Friday, May 24, 2013

Nature Study at the Beach

Inspired by Barb's recent descriptions of local hikes she has taken (she has me itching to make the trek to Yosemite!), I want to invite you on a tour of the Santa Cruz area, where we took a vacation recently.  It is a lovely stretch of coastline that has so many gems for families living a Charlotte Mason education.  And plenty of new nature-friends to meet!  Let me introduce you...

Neary Lagoon
This lagoon is a city park, a small preserve in the middle of a residential part of town, and you can either circle the park on foot via a dirt trail or walk through the lagoon by way of plank bridges that go out into the wetlands.  We opted for the latter, of course!  

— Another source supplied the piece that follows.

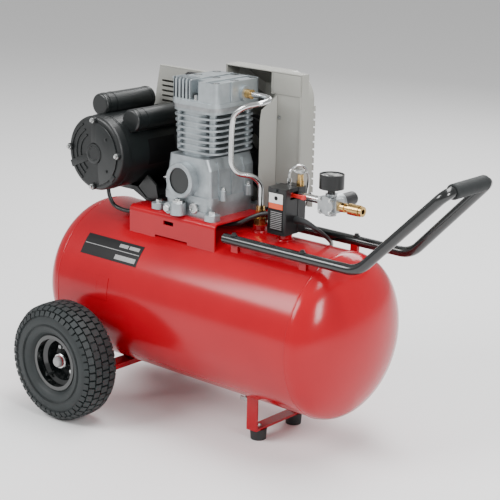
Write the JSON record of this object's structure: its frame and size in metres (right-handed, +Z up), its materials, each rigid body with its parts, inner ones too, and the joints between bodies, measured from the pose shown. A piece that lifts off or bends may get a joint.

I was hoping to see more waterfowl here, but I have a feeling that the inevitable noise of our "little" family might have been part of the problem--this was a very quiet park, with no street noise and very few people there when we were, so the happy shrieks of the baby and the fussing of the toddler were amplified. ;)  

Nevertheless, we did see plenty of the usuals (mallards, geese, coots), and we saw a wood duck for the first time, which my son recognized right away thanks to his  beautiful--and distinct--coloring.  Unfortunately, I couldn't get a photo, but we all drew our own at home.  And added him to our Life Lists!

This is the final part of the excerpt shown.